On February 13 the Qatar-based Al-Jazeera television network published on its website a strikingly favorable account of Yandarbiev’s life, calling him “more than any other…the modern-day father of Chechen independence.”
Working against Russia’s side in the current war of words is what Bitsoev called “a series of coincidences which are rather unhappy from Moscow’s standpoint.” Fueling suspicions is the fact that Moscow had long tried, without success, to persuade the Qatari authorities to turn Yandarbiev over to them. Another coincidence is that just one week earlier, in the wake of the February 6 Moscow subway bombing, Vladimir Putin sternly proclaimed that “Russia doesn’t conduct negotiations with terrorists—it destroys them.”

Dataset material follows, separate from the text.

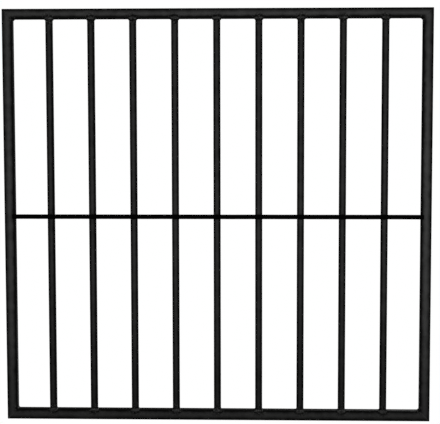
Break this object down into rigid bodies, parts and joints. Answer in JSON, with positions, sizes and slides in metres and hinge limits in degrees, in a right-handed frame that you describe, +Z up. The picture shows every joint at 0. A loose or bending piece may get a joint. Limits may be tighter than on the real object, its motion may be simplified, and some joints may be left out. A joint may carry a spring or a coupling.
{
  "type": "window security grille",
  "caption": "Welded window security grille: square tube frame with upright square bars and a thin flat cross bar at mid-height, black coated.",
  "frame": {"origin": "middle of the bottom rail's underside, which rests on the window sill", "axes": "+X to the right seen from the street side, +Y from the street side towards the window, +Z up"},
  "size_m": [1.2, 0.033, 1.1615],
  "materials": {
    "frame_coat": "black satin powder coat over steel tube",
    "bar_coat": "black satin powder coat over steel tube",
    "cross_bar_coat": "matt black coat over hot-rolled flat",
    "weld_coat": "black satin powder coat over weld metal"
  },
  "bodies": {
    "root": {"left_stile": "frame_coat", "right_stile": "frame_coat", "top_rail": "frame_coat", "bottom_rail": "frame_coat", "bar_1": "bar_coat", "bar_2": "bar_coat", "bar_3": "bar_coat", "bar_4": "bar_coat", "bar_5": "bar_coat", "bar_6": "bar_coat", "bar_7": "bar_coat", "bar_8": "bar_coat", "bar_9": "bar_coat", "cross_bar": "cross_bar_coat", "corner_weld_bottom_left": "weld_coat", "corner_weld_bottom_right": "weld_coat", "corner_weld_top_left": "weld_coat", "corner_weld_top_right": "weld_coat", "bar_welds_bottom": "weld_coat", "bar_welds_top": "weld_coat", "cross_bar_welds": "weld_coat"}
  },
  "joints": []
}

Yandarbiev was widely seen as one of the main intermediaries between financial donors in the Arab world and Chechen guerrilla commanders, especially those willing to engage in terrorist operations. Last year the U.S. government formally added him to its list of supporters of international terrorism whose financial assets are subject to seizure. As far back as 1996, prominent human rights activist Sergei Kovalev denounced Yandarbiev as “a person who stays in the shadow but voices the most extremist views.”
Unlike Akhmed Zakaev, Yandarbiev was far from being a member of Maskhadov’s inner circle; it was of course Maskhadov who defeated him in the 1997 presidential election during Chechnya’s brief period of de facto independence from Russia. At the beginning of 2002 Maskhadov dismissed him from his post as an official representative of the underground separatist government for having publicly expressed support of “any methods,” including terrorism, in the struggle against Moscow.
As Bitsoev observed for Novye izvestia, “many of the field commanders preferred to deal with Yandarbiev as a man with a rigid, uncompromising stance rather than with Maskhadov whom they considered too soft, irresolute and willing to compromise.” The Chechen leader once said in an interview (quoted in Kommersant on February 14) that he preferred to deal with the Arabs not as a representative of Maskhadov “but as a former president and representative of the mujahadeen.”
In comments published in the February 14 issue of Kommersant, a key figure in Chechnya’s currently ruling Kadyrov circle confirmed the tensions between Yandarbiev and Maskhadov—but added his own spin. “The idea that Yandarbiev’s murder was ordered by Maskhadov or [Shamil] Basaev is 100 percent true,” said Duma deputy Ruslan Yamadaev. “They had been planning for a long time to do away with him.”
According to the website Gazeta.ru, a spokesman for the Russian military headquarters in the northern Caucasus has been energetically circulating a rival version. It claims that Yandarbiev was killed by former business partners in a dispute connected with the Baku publishing house that they had founded to disseminate Chechen nationalist writings.
Compromising Yandarbiev’s prestige among his fellow Chechens, who pride themselves on their deeply rooted warrior traditions, was the fact that he sat out the second Chechen war in his Persian Gulf sanctuary. Even during the first war, when he was vice president in the secessionist government of Dzhokhar Dudaev, Yandarbiev spent most of his time in safe hideaways in the southern highlands.